» **YOUR OBJECTIVE**
Only a number is wanted here: the number of lines of the data that include "context".

-- Begin DATA PROVIDED --

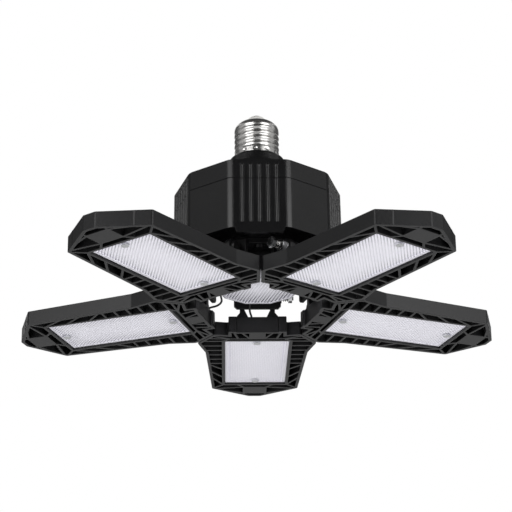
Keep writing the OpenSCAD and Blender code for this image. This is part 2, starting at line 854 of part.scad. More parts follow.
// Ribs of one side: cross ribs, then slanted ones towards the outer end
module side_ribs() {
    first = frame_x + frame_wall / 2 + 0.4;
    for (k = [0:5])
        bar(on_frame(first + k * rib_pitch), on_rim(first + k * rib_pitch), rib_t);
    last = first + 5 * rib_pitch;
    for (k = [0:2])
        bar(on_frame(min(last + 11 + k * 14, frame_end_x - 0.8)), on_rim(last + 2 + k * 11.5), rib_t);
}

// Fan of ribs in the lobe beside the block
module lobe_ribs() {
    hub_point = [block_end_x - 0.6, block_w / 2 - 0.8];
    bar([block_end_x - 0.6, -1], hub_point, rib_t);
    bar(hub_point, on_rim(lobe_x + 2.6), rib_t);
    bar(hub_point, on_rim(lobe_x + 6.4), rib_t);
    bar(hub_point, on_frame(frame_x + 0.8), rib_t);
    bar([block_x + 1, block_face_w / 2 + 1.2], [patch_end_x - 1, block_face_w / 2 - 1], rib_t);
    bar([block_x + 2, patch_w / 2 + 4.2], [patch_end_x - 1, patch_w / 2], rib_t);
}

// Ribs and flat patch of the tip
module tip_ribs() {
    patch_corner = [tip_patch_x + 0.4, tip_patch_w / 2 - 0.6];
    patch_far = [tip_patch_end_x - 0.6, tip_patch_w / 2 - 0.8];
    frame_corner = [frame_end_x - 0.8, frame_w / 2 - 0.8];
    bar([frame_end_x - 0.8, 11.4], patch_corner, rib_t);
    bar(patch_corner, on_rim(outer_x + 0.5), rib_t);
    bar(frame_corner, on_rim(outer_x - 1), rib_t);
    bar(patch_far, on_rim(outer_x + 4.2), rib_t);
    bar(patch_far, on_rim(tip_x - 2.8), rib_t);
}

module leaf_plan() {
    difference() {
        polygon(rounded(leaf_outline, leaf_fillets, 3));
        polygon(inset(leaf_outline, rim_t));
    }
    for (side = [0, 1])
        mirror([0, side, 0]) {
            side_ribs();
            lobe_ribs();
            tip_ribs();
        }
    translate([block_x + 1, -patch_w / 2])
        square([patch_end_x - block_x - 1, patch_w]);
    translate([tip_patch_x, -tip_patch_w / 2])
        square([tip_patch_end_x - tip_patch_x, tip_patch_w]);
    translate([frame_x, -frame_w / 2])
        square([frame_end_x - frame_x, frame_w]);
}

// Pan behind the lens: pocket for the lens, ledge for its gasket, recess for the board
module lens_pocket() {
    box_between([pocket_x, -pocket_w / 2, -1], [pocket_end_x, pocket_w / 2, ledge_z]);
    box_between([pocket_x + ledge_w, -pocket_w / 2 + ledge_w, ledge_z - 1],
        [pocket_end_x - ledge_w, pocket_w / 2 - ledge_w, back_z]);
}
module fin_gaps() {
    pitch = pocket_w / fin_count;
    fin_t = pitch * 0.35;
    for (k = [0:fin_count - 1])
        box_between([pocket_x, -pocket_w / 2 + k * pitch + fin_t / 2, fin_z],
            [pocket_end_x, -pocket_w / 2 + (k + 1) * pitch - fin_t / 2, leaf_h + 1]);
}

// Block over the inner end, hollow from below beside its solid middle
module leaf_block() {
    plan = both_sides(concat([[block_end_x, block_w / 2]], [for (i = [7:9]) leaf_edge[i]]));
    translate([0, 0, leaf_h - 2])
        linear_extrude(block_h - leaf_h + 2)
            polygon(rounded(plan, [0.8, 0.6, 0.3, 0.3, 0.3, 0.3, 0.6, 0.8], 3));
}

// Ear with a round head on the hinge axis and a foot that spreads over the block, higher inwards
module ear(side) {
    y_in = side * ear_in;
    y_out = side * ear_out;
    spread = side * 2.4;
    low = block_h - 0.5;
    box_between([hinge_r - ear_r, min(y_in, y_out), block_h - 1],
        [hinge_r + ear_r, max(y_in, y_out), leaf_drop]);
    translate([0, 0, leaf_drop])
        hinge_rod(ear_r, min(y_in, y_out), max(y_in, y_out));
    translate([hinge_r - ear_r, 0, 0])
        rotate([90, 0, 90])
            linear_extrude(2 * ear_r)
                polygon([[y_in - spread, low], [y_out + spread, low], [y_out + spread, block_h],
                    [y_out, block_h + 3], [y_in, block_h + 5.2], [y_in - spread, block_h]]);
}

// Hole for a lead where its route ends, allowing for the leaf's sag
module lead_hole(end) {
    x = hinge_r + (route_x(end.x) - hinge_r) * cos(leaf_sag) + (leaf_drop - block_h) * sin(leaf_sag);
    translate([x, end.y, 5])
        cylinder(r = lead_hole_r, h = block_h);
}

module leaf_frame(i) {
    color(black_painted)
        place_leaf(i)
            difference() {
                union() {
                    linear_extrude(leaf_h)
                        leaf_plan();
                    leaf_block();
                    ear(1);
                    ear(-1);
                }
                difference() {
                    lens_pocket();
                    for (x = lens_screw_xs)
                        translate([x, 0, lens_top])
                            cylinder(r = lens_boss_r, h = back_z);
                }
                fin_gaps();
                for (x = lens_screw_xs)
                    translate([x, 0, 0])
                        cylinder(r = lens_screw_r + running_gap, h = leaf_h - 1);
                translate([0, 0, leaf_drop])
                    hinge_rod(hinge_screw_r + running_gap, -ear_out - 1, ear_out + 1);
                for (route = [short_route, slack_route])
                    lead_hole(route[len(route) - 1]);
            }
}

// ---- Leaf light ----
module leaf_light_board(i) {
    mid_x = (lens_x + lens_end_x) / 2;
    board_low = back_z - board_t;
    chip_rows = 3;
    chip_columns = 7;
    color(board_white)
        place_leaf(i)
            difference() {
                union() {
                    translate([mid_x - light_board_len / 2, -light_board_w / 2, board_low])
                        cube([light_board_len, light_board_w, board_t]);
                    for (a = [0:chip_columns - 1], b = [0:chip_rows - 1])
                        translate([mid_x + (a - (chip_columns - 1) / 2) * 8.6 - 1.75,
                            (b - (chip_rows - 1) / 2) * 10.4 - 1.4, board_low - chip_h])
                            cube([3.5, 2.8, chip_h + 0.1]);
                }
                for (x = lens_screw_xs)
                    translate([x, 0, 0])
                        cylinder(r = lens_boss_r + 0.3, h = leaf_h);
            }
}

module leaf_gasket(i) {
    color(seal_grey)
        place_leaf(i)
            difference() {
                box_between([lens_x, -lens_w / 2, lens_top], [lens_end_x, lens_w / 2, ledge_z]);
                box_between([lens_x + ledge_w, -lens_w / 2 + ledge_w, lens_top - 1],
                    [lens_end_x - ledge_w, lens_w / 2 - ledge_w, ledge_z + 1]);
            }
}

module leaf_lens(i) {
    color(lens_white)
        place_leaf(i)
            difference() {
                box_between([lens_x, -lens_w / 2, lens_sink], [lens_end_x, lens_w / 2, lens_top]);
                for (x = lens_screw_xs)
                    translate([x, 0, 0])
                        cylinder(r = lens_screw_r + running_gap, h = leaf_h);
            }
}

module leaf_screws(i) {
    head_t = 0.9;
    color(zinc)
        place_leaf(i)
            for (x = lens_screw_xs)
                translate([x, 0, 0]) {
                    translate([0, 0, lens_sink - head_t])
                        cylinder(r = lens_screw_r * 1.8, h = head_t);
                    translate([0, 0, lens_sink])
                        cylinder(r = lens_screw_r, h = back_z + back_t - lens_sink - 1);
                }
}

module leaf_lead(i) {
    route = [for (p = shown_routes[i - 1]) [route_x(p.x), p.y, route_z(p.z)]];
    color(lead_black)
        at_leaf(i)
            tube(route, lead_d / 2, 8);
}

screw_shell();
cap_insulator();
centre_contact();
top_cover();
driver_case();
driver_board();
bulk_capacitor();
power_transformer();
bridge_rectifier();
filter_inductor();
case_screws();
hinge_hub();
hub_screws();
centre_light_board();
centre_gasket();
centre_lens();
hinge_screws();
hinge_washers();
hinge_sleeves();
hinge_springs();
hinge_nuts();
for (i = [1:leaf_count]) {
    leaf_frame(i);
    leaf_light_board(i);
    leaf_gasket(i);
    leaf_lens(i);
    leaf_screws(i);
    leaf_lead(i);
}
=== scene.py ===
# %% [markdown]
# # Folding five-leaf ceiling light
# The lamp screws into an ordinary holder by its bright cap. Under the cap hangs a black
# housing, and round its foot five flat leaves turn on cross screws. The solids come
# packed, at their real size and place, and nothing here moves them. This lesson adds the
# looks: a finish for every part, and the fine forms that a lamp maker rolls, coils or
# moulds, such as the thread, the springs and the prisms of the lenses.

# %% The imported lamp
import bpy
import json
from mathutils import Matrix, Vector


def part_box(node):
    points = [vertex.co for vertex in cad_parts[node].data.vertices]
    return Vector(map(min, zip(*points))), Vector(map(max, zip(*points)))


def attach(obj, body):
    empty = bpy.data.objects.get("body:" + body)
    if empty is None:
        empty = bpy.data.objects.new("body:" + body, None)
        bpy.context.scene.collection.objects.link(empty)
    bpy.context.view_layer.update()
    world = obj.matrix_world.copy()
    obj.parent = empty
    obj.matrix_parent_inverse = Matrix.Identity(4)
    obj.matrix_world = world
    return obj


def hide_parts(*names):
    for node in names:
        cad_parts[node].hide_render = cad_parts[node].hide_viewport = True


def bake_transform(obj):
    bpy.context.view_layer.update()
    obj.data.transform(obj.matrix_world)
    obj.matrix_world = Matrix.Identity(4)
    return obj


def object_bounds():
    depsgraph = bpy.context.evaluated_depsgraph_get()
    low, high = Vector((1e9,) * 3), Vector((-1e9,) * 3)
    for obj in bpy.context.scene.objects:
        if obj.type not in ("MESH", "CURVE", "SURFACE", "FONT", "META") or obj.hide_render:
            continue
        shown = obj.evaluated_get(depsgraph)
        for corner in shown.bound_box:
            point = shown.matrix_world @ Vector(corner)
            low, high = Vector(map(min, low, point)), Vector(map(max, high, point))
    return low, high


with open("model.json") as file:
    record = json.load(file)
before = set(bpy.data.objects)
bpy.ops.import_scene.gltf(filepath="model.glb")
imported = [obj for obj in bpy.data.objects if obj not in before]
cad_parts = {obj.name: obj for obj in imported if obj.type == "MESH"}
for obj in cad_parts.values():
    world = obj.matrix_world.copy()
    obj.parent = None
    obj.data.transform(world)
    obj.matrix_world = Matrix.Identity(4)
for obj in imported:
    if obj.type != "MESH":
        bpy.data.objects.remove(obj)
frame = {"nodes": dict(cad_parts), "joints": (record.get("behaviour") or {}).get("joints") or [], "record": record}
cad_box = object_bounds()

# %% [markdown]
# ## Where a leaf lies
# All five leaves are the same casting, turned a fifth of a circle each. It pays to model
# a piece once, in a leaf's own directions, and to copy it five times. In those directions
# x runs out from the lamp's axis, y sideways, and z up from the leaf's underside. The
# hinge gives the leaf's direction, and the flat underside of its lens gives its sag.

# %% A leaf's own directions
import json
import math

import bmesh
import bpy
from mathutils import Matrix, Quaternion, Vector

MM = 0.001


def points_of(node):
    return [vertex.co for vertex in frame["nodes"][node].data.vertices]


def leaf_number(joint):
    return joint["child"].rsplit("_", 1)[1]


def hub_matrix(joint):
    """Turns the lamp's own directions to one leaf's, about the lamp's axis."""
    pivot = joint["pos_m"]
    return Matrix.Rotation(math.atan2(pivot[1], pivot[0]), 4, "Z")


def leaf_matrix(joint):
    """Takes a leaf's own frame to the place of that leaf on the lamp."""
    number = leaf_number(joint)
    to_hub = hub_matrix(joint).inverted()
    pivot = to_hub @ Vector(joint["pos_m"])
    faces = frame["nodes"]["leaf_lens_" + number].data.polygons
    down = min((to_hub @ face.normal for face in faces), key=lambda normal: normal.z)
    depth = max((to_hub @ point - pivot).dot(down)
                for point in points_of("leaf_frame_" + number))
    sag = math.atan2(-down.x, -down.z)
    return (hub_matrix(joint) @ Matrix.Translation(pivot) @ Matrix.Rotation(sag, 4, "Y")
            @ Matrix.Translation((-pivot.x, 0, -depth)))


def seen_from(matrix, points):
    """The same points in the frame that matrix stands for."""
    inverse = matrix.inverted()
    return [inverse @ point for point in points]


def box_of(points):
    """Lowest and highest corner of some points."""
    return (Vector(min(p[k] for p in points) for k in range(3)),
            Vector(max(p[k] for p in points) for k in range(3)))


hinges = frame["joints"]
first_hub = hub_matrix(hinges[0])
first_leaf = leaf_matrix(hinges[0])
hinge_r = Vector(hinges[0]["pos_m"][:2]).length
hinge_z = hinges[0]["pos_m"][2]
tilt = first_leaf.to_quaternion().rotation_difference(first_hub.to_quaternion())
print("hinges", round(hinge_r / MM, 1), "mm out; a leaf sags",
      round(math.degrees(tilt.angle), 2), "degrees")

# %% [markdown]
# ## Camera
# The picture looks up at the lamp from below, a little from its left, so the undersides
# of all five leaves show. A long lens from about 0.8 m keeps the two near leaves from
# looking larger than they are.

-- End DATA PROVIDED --

» **REPLY TO THE TASK**
5